After the Nationals jumped out to a 4-2 lead in the bottom of the third, Rodriguez worked around his sixth walk of the game in a 15-pitch fourth that left him at 82 pitches, but Eric Thames doubled with one down in the fifth inning, and Manny Pina singled one out later, on a weak shot back to the mound the pitcher couldn’t handle. Keon Broxton hit a 2-0 fastball for three-run home run to center in the next at bat to make it 5-4 game in the Brewers’ favor.
OH BABY!
— Milwaukee Brewers (@Brewers) September 2, 2018
Here's how new dad @KeonDDBroxton got the Brewers big 5th inning started: pic.twitter.com/K4B76flBpv
A single by Orlando Arcia, and free pass to the opposing pitcher, Brandon Woodruff, which was Rodriguez’s seventh walk of the game, ended his outing two batters after Broxton’s HR.
Jefry Rodriguez’s Line: 4.2 IP, 7 H, 7 R, 7 ER, 7 BB, 2 Ks, 1 HR, 100 P, 50 S, 6/3 GO/FO.
Should Nats’ skipper Davey Martinez have pulled the plug sooner? Like after the two-out hit by Thames in the fifth, or after the single that followed, before the three-run homer? Or at least after the homer, before he put two more runners on that eventually scored?
“It’s the bottom of the order,” Martinez explained. “To that point nobody really hit the ball very hard, and then all of a sudden he just — that one — [Pina’s] little bloop line drive he couldn’t make the play on, and then the Broxton, 2-0, he tried to go in and he made a bad pitch, then he walks the pitcher, so I mean, [Tim] Collins comes in the game then the wheels really fell off.”
Collins walked Hernan Perez to load the bases and gave up a grand slam by Christian Yelich, 9-4.
“[Rodriguez] battled,” Martinez said. “Which I actually liked. I want to see him go through those struggles, because if he’s going to pitch here he’s got to do that, and like I said, it’s the bottom of the order.”

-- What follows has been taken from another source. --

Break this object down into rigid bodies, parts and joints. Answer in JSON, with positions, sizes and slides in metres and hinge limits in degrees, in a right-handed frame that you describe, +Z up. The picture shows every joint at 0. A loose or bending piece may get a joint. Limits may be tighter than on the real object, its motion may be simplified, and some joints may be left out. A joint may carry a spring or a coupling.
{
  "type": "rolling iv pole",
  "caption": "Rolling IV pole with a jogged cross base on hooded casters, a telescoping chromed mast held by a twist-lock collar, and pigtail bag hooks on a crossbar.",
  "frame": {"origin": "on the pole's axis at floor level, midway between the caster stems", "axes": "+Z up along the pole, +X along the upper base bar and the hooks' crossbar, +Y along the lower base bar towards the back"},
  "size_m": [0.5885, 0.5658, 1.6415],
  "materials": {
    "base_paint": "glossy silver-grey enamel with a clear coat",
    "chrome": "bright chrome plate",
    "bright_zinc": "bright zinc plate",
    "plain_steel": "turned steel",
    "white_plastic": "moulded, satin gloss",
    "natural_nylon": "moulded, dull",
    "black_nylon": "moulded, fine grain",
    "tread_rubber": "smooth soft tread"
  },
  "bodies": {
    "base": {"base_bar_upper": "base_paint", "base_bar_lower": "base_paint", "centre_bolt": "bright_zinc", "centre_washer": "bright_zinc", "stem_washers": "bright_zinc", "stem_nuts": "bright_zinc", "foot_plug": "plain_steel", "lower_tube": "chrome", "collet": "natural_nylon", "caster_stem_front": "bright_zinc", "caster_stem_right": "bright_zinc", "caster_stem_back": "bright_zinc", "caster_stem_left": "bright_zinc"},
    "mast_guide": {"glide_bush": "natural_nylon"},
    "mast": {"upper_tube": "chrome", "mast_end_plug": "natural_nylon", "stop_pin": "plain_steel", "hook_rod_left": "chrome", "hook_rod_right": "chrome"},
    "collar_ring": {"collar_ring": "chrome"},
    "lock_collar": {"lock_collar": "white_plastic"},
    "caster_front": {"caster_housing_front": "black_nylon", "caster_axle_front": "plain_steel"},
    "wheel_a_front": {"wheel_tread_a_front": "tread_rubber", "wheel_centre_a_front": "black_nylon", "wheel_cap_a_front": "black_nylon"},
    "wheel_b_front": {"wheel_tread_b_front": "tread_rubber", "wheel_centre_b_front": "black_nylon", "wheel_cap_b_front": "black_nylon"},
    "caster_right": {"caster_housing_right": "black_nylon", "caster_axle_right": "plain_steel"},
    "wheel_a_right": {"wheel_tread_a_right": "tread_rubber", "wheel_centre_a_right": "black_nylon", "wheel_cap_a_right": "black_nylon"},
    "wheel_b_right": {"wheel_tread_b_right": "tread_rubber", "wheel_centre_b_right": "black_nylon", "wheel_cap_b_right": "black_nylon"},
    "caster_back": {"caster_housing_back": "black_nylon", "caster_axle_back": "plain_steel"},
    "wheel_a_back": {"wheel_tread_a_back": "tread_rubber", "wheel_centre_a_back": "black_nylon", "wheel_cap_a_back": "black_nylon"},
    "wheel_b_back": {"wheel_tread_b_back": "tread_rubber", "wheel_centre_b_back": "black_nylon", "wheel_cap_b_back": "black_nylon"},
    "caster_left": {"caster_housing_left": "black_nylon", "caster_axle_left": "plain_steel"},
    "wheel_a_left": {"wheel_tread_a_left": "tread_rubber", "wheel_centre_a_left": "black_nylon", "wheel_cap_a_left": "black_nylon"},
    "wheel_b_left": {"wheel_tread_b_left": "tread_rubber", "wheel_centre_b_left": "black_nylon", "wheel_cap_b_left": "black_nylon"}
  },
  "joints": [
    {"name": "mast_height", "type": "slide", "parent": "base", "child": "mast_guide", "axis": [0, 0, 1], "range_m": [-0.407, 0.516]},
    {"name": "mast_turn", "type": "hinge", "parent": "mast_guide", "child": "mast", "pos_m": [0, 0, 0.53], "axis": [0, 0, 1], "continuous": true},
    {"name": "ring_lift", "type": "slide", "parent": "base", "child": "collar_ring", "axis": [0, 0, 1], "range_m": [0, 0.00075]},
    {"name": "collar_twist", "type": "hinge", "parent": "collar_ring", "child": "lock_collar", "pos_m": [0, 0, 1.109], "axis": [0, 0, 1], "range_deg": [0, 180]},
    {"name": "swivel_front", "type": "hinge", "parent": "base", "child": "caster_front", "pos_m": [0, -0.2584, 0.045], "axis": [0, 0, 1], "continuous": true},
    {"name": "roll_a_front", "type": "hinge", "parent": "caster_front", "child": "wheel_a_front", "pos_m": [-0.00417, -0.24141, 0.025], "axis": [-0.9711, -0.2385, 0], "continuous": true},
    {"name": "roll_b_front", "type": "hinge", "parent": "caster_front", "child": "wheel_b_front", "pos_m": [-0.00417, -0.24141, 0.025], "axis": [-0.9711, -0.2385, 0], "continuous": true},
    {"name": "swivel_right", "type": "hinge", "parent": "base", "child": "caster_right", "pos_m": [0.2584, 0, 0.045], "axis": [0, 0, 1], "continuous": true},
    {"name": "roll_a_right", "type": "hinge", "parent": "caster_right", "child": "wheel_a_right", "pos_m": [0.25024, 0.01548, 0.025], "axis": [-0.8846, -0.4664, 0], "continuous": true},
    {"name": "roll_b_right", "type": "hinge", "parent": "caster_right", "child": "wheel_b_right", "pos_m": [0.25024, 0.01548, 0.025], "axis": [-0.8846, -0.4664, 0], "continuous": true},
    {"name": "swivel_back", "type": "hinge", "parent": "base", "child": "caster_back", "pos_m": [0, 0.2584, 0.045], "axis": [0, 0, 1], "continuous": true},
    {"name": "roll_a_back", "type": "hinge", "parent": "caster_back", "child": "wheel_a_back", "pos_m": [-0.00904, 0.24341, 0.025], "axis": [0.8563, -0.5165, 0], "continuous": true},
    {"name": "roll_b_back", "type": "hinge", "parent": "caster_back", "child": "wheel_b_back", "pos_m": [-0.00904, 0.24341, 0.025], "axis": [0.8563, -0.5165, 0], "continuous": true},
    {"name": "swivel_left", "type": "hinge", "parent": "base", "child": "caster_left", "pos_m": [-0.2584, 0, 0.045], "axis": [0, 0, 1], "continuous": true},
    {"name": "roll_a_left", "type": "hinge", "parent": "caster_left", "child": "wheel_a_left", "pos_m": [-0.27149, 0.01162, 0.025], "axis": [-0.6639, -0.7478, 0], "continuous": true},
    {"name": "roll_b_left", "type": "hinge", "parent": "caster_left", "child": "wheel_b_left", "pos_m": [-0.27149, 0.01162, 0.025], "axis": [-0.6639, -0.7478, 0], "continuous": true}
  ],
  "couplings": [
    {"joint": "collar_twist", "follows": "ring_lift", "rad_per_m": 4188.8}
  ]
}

So he wanted to see how the rookie starter would respond to adversity?
“Like I said I wanted to see him get through the bottom of the order, knowing the status of our bullpen,” Martinez said. “And he had the bottom of the order. [Pina] didn’t hit the ball hard, then obviously he gave up the home run, then the pitcher’s up, and when he walked the pitcher, that was enough. He had [100] pitches, so...”
In referring to the “status of our bullpen,” Martinez explained, he didn’t have Matt Grace, Wander Suero, or Jimmy Cordero available, and he wanted to avoid Koda Glover, so he stuck with Rodriguez longer than he might have on another day.
With all the runners he put on with seven hits and seven walks, however, Rodriguez threw a lot of high-stress pitches over the course of his outing, but the Nationals’ first-year skipper said they were watching him closely to see how he looked before they made any decisions.
‘We watched him,” Martinez told reporters. “We took him, and just watched him. Like I said, he pitched out of jams, but nobody was really making solid contact, but we talked about this earlier today, it’s the walks, pitching ahead.
“When you fall behind here, it’s tough. They’re pretty good hitters. So it’s pitching ahead and that’s something that we’ve got to keep harping on him because he’s got really good stuff, he had good stuff, just couldn’t throw strikes consistently.”
“All I was really trying to do was get ahead on the hitters and throw the ball pretty much down the middle,” Rodriguez said, through a translator, after the loss.
Did he hit a wall/run out of gas in the fifth, when things started to get out of hand?
“I felt good. The only mindset I had was, ‘Keep battling, keep battling, keep battling,’ throughout the inning,” he said.
“The biggest thing that I learned is you’ve got to keep battling,” Rodriguez continued when asked about all the jams he found himself on Sunday.
“I didn’t have the best command out there today, but I never gave up and kept battling and trying to get through those situations.”